--- YOUR INSTRUCTIONS ---
In the records below, begin at the line that has "if shape.isValid() else" and stop after the line that has "obj.matrix_world = Matrix.Identity(4)"; quote those lines verbatim and nothing more.

Stored data entries:
-=-=-
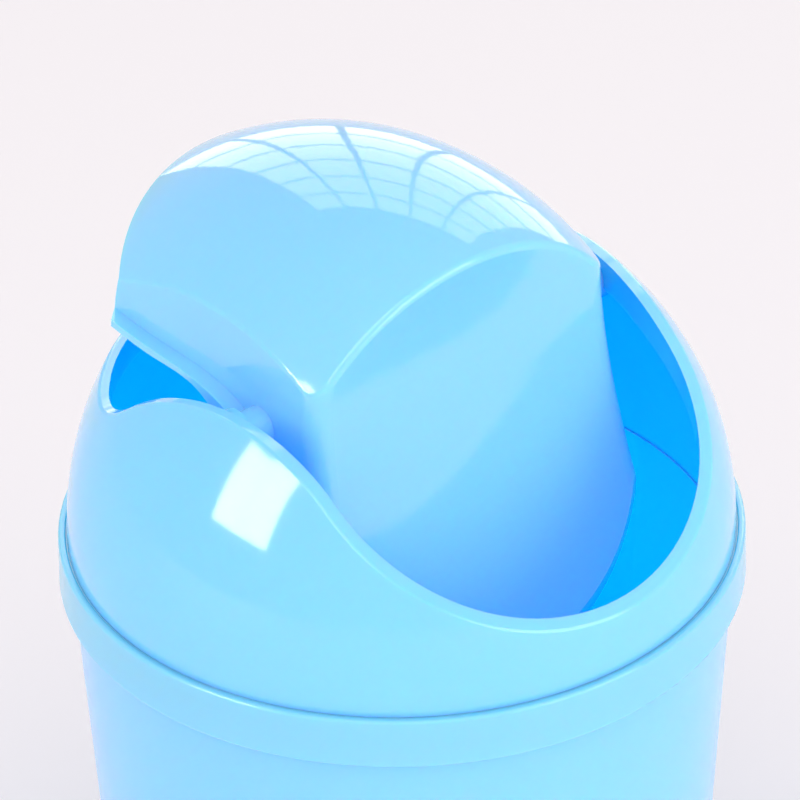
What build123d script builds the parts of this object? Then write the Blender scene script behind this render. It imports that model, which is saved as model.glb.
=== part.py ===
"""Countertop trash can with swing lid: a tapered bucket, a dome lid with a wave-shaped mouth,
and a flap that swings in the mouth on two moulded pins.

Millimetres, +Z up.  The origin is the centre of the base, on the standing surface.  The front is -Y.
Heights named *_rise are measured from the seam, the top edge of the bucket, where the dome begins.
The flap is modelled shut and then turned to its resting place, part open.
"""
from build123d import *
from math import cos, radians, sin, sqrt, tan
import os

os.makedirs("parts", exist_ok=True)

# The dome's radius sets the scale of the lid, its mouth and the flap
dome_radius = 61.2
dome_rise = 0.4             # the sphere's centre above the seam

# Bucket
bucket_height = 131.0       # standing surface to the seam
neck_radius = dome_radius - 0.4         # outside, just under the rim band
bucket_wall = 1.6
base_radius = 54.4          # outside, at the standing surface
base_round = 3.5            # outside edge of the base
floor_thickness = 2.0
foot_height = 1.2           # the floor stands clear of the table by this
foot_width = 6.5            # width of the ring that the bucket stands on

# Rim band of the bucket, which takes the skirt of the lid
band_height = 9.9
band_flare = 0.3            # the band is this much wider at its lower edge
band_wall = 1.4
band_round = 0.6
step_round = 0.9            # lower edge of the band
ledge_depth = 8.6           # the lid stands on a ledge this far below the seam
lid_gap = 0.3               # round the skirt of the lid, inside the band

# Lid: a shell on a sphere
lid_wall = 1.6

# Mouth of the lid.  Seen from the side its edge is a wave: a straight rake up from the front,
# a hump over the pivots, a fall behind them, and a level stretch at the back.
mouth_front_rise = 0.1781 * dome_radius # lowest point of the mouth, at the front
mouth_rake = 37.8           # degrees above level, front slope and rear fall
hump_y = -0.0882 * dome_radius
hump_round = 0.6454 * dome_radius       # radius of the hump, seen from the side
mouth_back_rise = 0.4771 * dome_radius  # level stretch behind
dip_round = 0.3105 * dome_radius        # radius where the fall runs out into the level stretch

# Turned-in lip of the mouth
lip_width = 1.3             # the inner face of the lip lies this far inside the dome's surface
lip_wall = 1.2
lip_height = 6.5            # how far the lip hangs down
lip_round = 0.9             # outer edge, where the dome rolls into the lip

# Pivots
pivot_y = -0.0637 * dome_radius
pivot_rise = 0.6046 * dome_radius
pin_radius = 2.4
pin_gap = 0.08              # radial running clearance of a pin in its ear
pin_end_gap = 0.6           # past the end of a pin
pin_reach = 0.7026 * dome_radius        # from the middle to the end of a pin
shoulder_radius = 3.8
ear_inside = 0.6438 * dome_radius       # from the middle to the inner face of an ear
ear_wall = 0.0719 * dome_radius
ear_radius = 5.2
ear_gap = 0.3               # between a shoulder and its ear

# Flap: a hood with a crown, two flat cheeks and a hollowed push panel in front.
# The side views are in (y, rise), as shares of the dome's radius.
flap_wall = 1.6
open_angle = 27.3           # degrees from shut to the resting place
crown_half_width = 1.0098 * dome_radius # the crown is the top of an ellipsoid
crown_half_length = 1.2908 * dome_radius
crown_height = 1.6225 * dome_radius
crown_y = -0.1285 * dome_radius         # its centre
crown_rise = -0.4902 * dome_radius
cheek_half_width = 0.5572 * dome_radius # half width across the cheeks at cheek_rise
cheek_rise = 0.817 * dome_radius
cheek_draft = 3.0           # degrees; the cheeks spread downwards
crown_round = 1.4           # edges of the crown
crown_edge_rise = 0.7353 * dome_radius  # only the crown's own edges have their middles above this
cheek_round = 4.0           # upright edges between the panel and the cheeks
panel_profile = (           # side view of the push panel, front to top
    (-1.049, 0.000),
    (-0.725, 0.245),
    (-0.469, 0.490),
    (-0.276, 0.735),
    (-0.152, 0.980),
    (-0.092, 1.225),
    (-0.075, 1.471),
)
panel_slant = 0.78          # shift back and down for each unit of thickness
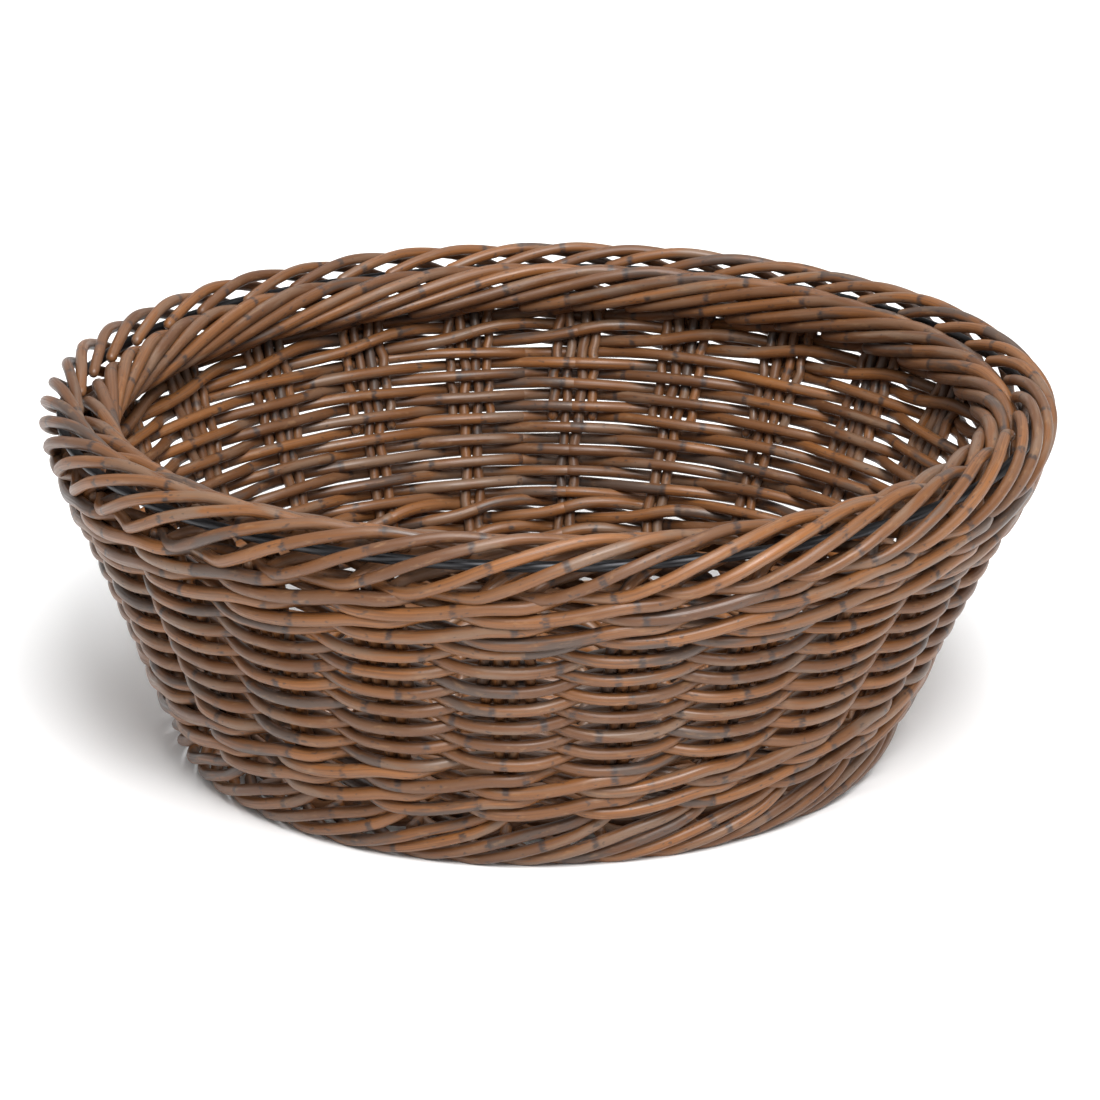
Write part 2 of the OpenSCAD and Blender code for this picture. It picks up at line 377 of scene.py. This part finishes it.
-=-=-
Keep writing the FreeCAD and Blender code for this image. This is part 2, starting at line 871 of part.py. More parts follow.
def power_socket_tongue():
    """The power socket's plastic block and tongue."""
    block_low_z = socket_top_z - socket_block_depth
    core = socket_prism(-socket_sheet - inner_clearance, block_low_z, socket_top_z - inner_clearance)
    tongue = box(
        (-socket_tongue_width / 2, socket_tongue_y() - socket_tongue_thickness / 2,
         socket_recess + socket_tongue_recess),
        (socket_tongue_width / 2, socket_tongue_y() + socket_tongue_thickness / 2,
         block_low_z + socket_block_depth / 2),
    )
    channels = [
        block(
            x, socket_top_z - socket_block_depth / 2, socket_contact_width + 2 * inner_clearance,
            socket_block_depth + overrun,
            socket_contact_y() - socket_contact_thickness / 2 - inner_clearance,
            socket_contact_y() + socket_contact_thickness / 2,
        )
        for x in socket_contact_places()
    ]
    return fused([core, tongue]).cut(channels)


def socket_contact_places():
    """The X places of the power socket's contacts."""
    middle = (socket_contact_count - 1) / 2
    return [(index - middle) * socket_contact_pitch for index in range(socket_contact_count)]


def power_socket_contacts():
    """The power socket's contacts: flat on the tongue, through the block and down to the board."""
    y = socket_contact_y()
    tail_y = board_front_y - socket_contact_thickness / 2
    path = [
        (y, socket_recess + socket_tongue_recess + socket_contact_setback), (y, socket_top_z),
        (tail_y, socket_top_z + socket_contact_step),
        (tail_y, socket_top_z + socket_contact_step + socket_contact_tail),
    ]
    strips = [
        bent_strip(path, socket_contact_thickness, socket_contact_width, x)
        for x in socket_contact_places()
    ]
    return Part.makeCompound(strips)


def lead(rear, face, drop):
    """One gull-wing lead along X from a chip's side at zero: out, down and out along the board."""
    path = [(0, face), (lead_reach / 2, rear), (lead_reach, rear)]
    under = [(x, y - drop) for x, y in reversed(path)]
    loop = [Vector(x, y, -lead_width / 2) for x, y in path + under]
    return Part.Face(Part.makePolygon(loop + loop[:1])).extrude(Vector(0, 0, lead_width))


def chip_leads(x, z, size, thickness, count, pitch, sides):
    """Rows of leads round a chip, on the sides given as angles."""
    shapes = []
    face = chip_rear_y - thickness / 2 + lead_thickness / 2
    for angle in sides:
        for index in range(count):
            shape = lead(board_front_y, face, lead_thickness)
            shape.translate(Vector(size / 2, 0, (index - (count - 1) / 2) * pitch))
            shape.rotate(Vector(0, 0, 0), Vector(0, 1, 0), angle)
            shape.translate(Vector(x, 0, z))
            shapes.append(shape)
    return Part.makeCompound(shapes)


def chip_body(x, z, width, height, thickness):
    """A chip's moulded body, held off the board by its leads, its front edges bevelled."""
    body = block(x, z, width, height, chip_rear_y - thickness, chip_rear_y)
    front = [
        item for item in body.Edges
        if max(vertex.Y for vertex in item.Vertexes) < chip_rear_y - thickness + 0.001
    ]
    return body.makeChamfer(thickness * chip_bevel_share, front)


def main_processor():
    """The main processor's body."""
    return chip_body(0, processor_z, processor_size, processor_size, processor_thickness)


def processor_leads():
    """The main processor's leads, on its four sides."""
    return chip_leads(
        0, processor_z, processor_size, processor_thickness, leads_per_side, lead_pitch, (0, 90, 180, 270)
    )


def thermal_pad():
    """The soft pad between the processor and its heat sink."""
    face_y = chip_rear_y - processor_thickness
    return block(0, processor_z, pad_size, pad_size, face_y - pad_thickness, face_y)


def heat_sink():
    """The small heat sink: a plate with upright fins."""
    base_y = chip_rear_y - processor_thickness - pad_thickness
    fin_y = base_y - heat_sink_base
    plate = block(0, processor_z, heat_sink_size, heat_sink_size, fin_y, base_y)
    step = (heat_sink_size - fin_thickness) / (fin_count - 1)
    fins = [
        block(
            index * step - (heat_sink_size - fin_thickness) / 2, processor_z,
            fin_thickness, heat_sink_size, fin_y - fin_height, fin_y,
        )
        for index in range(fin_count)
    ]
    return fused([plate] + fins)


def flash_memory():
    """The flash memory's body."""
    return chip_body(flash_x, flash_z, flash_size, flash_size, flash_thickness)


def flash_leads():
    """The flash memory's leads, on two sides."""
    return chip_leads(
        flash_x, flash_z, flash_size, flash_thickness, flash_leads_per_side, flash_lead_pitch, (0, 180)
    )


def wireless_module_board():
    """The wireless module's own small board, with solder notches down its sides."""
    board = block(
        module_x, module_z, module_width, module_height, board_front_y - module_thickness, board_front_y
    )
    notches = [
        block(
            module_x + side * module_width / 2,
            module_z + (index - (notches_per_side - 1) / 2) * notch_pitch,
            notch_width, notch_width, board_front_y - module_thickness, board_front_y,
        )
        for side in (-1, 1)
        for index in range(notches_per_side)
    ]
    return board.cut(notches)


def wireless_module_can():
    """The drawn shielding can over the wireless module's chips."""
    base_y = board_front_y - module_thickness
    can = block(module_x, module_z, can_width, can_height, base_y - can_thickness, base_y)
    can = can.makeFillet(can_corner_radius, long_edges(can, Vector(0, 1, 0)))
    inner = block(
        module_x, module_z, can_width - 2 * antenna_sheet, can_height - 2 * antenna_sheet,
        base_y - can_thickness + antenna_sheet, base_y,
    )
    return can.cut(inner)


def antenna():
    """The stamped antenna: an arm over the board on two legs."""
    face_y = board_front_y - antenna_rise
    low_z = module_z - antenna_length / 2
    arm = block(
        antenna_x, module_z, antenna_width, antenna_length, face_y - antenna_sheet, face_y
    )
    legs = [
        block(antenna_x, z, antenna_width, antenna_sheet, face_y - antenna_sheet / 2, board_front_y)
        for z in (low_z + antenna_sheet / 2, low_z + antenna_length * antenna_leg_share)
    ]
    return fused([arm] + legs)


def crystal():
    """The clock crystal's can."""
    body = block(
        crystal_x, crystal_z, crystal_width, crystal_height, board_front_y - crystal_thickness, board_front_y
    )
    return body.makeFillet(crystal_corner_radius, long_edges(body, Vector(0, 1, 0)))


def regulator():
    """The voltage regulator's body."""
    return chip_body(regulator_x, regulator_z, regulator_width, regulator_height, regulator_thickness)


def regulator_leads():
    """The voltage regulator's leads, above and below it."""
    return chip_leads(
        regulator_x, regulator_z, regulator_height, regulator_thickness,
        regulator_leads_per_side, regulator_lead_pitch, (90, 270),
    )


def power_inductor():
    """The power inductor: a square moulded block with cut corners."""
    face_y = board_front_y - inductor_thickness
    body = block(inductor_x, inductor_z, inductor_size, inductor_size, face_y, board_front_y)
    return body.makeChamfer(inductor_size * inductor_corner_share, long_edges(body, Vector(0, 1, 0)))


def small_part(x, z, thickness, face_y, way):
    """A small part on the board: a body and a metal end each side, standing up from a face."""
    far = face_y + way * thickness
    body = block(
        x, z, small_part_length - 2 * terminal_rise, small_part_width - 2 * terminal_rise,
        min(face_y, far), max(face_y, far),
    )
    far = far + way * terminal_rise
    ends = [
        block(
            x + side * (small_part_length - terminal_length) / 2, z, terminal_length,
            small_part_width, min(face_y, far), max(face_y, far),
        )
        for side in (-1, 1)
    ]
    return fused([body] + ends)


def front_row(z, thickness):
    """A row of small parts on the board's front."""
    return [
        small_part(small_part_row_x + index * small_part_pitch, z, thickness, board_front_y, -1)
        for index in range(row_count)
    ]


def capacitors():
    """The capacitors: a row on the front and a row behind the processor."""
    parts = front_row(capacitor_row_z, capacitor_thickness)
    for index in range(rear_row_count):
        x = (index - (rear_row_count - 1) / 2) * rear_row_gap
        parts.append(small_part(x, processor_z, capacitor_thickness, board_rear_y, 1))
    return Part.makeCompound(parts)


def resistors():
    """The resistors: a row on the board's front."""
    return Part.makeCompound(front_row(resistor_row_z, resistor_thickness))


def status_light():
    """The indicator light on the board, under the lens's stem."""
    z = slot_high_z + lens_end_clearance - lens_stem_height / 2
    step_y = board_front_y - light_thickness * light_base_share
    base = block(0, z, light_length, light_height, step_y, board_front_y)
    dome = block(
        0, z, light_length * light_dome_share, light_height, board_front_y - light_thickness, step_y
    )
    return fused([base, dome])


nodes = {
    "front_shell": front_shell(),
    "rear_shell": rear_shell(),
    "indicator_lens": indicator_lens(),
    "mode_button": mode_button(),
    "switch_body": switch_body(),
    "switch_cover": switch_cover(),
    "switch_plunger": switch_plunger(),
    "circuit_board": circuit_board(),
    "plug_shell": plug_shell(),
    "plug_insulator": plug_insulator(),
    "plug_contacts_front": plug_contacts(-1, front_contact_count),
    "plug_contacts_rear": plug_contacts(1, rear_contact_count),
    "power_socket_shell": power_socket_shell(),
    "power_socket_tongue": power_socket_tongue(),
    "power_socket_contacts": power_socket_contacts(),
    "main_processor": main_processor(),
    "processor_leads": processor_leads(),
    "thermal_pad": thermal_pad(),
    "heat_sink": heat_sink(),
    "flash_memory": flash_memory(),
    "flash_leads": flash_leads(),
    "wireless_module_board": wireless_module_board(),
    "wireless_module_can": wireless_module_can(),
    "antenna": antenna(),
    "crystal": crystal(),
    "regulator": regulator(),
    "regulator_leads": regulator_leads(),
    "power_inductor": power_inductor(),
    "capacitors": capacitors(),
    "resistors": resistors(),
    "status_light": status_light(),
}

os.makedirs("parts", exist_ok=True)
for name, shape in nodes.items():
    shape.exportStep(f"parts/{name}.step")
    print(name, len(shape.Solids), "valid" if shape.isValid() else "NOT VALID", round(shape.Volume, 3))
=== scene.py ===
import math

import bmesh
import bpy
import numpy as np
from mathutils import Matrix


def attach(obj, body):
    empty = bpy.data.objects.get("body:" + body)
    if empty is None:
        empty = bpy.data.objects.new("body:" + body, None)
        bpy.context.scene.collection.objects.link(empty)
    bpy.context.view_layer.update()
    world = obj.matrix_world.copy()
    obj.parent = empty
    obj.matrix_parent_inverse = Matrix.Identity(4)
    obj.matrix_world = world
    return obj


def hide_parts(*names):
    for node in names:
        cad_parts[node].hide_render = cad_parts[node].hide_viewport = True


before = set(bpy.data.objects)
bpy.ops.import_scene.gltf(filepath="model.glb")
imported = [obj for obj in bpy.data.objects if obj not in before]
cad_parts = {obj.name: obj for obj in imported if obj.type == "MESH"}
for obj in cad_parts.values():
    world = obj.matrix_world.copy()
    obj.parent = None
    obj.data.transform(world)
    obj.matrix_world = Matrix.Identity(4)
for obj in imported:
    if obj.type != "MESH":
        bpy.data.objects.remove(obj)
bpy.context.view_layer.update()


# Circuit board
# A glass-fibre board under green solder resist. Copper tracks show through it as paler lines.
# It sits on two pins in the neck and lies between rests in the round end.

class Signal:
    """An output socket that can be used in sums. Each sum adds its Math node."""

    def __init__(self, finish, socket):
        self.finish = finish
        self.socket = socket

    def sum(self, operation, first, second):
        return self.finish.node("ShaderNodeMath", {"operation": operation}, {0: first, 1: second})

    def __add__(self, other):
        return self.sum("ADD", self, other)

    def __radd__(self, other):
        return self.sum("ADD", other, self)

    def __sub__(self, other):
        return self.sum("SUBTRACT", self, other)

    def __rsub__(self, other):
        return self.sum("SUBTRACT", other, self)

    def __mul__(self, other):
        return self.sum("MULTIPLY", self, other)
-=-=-
--- OUTPUT FOR THIS EXERCISE ---
    print(name, len(shape.Solids), "valid" if shape.isValid() else "NOT VALID", round(shape.Volume, 3))
=== scene.py ===
import math

import bmesh
import bpy
import numpy as np
from mathutils import Matrix


def attach(obj, body):
    empty = bpy.data.objects.get("body:" + body)
    if empty is None:
        empty = bpy.data.objects.new("body:" + body, None)
        bpy.context.scene.collection.objects.link(empty)
    bpy.context.view_layer.update()
    world = obj.matrix_world.copy()
    obj.parent = empty
    obj.matrix_parent_inverse = Matrix.Identity(4)
    obj.matrix_world = world
    return obj


def hide_parts(*names):
    for node in names:
        cad_parts[node].hide_render = cad_parts[node].hide_viewport = True


before = set(bpy.data.objects)
bpy.ops.import_scene.gltf(filepath="model.glb")
imported = [obj for obj in bpy.data.objects if obj not in before]
cad_parts = {obj.name: obj for obj in imported if obj.type == "MESH"}
for obj in cad_parts.values():
    world = obj.matrix_world.copy()
    obj.parent = None
    obj.data.transform(world)
    obj.matrix_world = Matrix.Identity(4)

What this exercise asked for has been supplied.